Nigeria became a unified country in 1914. Since then the country has faced
some serious trials against its unity, the most serious during the civil
war which took place 1967 – 1970. It was a war that resulted after one of
4 regions at the time (the Eastern Igbo-dominated region) sought to secede
from Nigeria after years of political unrest. This secession attempt was
the culmination of the various contradictions within the Nigerian state.
Before the Igbo secession that led to the war, the Yoruba of the then
Western region as well as the Hausa-Fulani dominated Northern region had
also contemplated and sometimes threatened secession. The civil war and
the victory for the Nigerian forces put paid to secession attempts – for a
while.

Forty six years after the end of the civil war, the agitations for
separation have resumed, with each wave seeming to gain momentum than the
last. If the Nigerian state continues the policy of either ignoring such
agitations or meeting them with punitive force, the present South-East
geopolitical zone (the South-East) and the rest of Nigeria could be
heading for a messy divorce with serious political and economic
consequences for both parties. Following the return of democracy in 1999,
there was the formation of the Ralph Uwazurike led Movement For The
Actualization of the Sovereign State of Biafra (MASSOB). Things however
did not escalate significantly until 2005 when MASSOB reintroduced the
Biafran Pound into circulation. The move was met with unexpected
excitement in the South East and the Obasanjo government moved to stem the
tide by arresting Uwazurike, keeping him incarcerated until the Yar’Adua
government released him in 2007. Moves like the launch of the Biafran
Passport in 2009 led to several arrests of Uwazurike and his group’s
members, culminating in the Jonathan administration declaring the group an
extremist group in the same bucket as Boko Haram in 2013. The arrest in
Nigeria of the UK-based Radio Biafra “director” Nnamdi Kanu has brought to
the fore the clamour for a separatist Biafran nation. The rise of IPOB and
Nnamdi Kanu shows that except the issue is tackled at its root, newer,
more sophisticated movements among ever younger generations demanding
Biafra will keep rising.

This report does not make a case either for or against the Igbo Nation’s
independence. The purpose of this report is to empirically examine Biafra,
its history, its viability, the level of support it enjoys and objectively
provide a case for or against Biafran secession. We have examined the
available data and conducted interviews on the economics and politics of
independence, and we have sought to present our conclusions in an easily
understandable form. Our methodology for gauging support included first,
the use of an online polling engine to capture the internet savvy (and
mostly educated – over 70% with a minimum of BSc) Igbos located across the
country, and second face-to-face (on the ground) interviews to survey
Igbos resident in the South East and South South. We quickly observed that
discussions on the issue of a Biafran state can be volatile. Online, it
often devolved into ethnic shouting matches, and on the ground, it
sometimes lead to dangerous encounters for our correspondents. For
example, our correspondent was arrested by the police in Ebonyi for
conducting the survey and the survey forms seized.

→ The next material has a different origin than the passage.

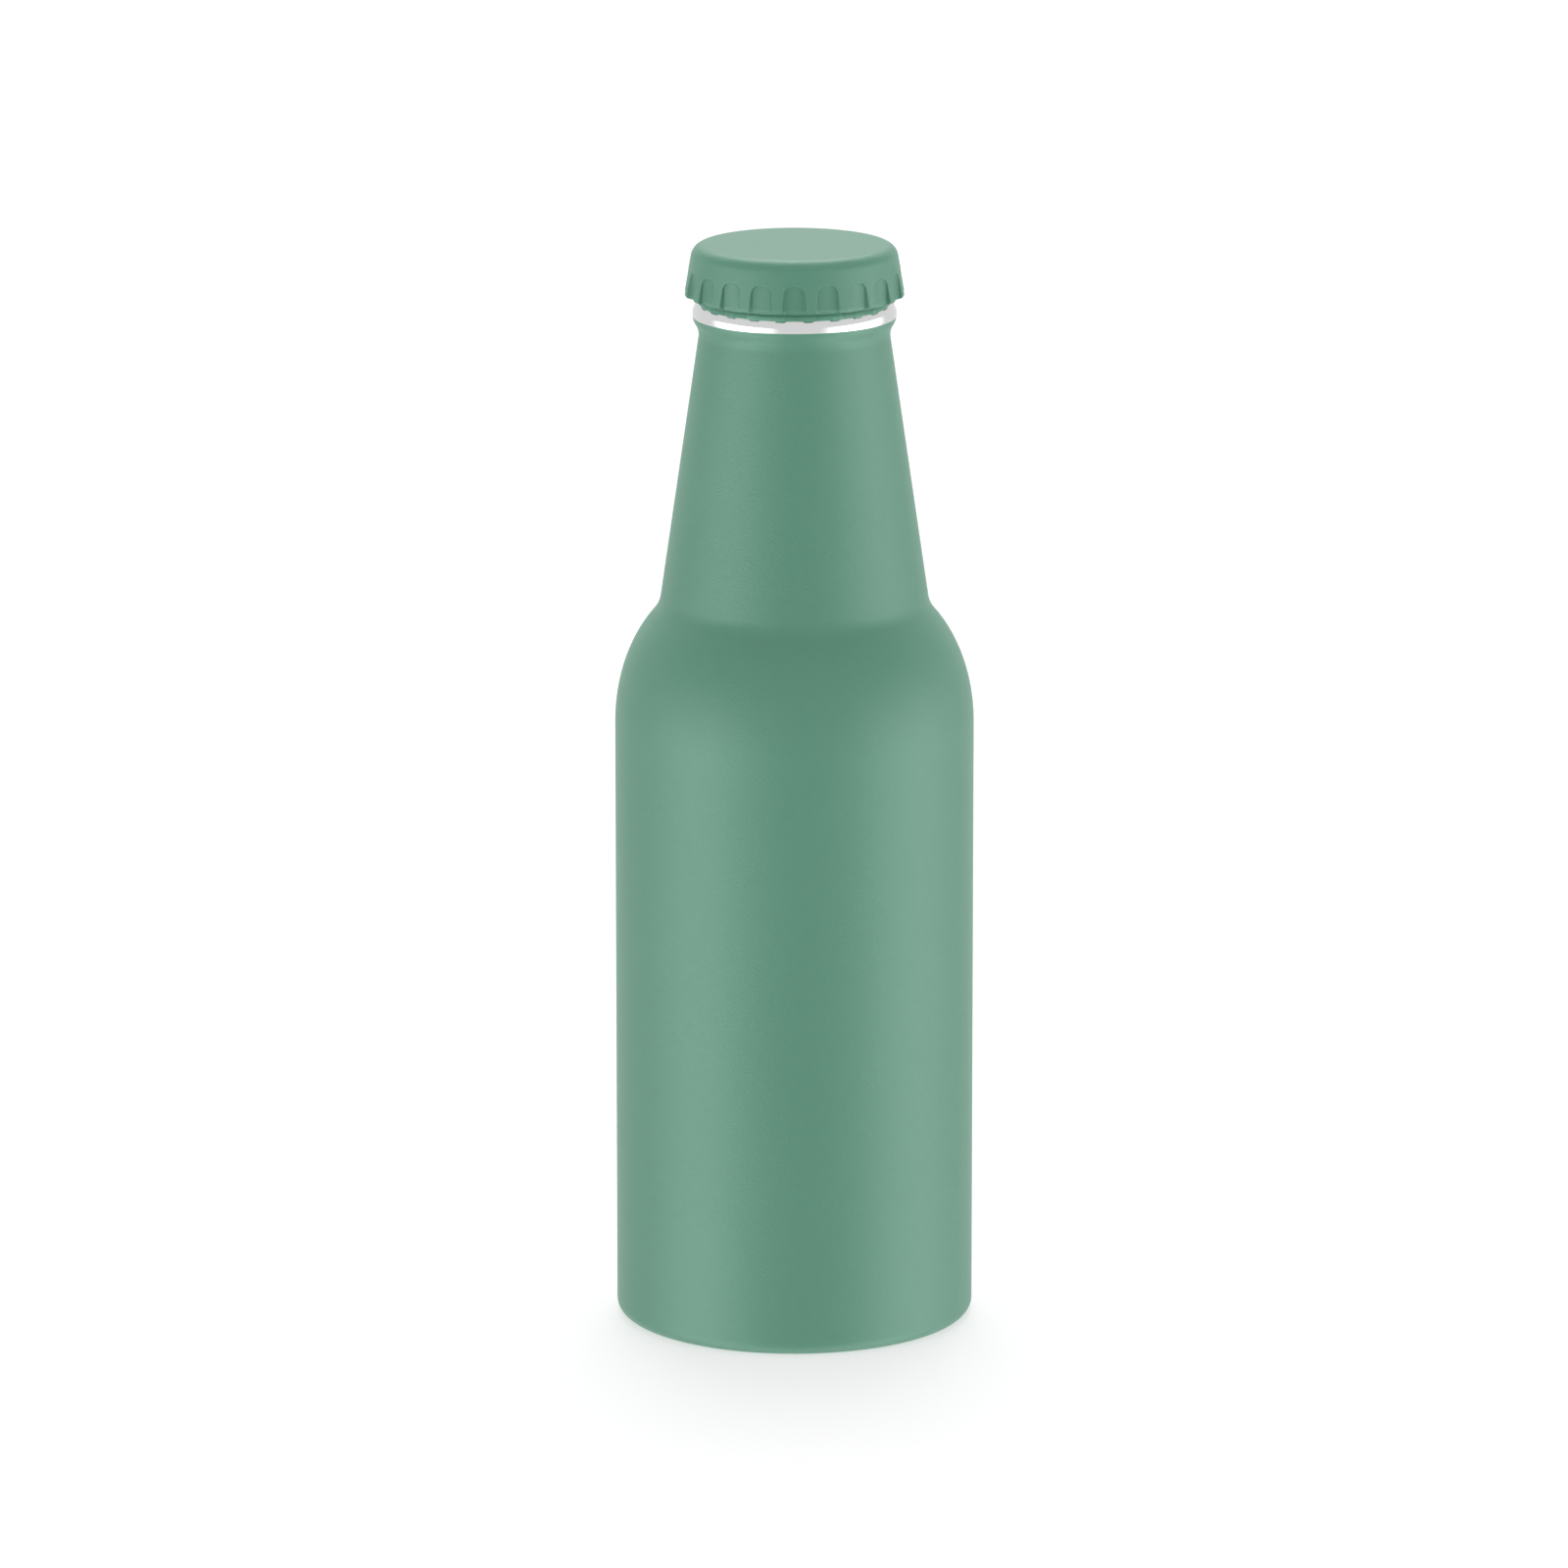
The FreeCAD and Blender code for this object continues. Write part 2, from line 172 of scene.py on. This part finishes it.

Both polls, online and offline, asked questions around whether respondents
wanted a referendum on Biafran independence and then what their responses
would be if the referendum was indeed carried out. A surprisingly large
percentage of online respondents were in favour of a referendum to
determine if the South East and other regions should pursue independence
(79.1%). Few of the respondents were in favour of maintaining the status
quo (24.6%) – i.e. Nigeria’s present “unitary federal structure”. Few of
the respondents were in favour of full independence too (23.5%). Most
online respondents preferred autonomy (26.2%) and limited autonomy
(including resource control) (25.7%). Most offline respondents wanted full
independence. On the issue of a referendum, most people, in both surveys,
want to have at least a shot at a referendum. If this happens, and the
Igbo people vote to leave Nigeria, the task will not be easy as the
economy, politics, culture and society of the Igbo Nation is more-or-less
fully integrated into the larger Nigerian nation.